Ala.Code 1975, § 6-11-23(b), specifically requires the trial court to conduct a hearing or receive additional evidence concerning a jury verdict for punitive damages, upon motion of any party. In Fuller v. Preferred Risk Life Ins. Co., supra, 577 So. 2d at 885, this Court held that a remand was not necessary where the appellant did not claim that the jury verdict deprived the appellant of its property without due process of law under Ala. Const.1901, § 13.

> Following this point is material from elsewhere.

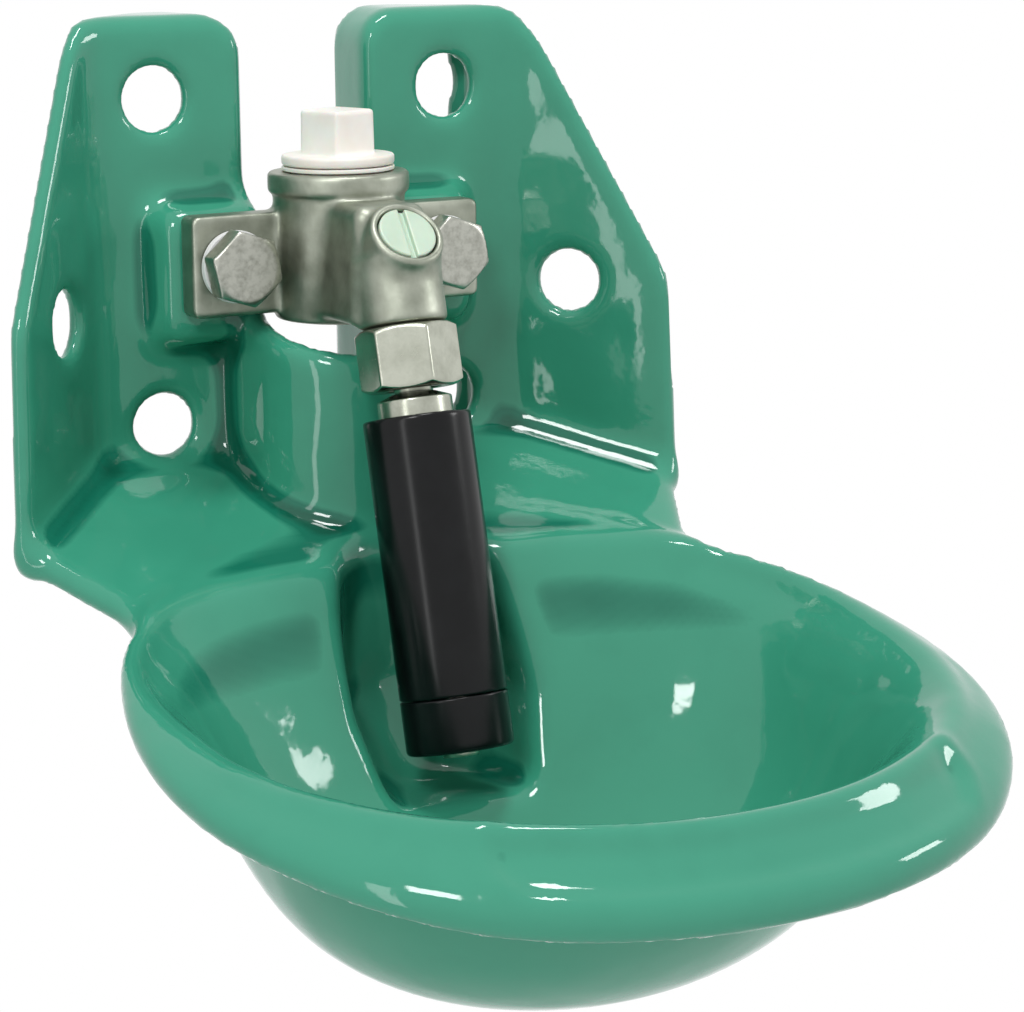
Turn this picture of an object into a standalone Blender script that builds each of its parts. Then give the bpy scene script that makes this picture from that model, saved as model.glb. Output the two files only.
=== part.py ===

*1158 In Fuller, the appellant offered no evidence to support its contention that the verdict was excessive, even after the appellee had offered evidence to support her claim that the verdict was not excessive. The appellant also indicated that the jury verdict "would not significantly impair their ability to operate." Fuller, 577 So. 2d at 885.
In this case, King alleged in its post-judgment motion that the evidence does not support an award of punitive damages; however, King does not claim that the verdict was excessive so as to deprive it of the due process guaranteed by Ala. Const. 1901, § 13. King did not ask for a hearing pursuant to § 6-11-23 or pursuant to Hammond. King did not assert that the punitive damages award exceeded the amount that a jury might properly assess to vindicate the public and to punish the defendant. Additionally, there is no evidence that the jury's verdict was prompted by any improper motive, such as bias, passion, prejudice, or corruption, or that the award of punitive damages deprived the defendant of its property without due process of law.
Because King did not ask the trial court to do so, neither § 6-11-23(b) nor this State's case law requires the trial court to consider whether the punitive damages award was excessive so as to deprive King of his property in contravention of § 13. Therefore, a remand is not required on this basis.
Because the evidence is sufficient to support the jury verdict, that verdict is not "plainly and palpably wrong or unjust." Therefore, the trial court did not err in denying King's motion for a new trial. Accordingly, Wilson's judgment, based on a jury verdict, is affirmed.
MADDOX, SHORES, HOUSTON and KENNEDY, JJ., concur.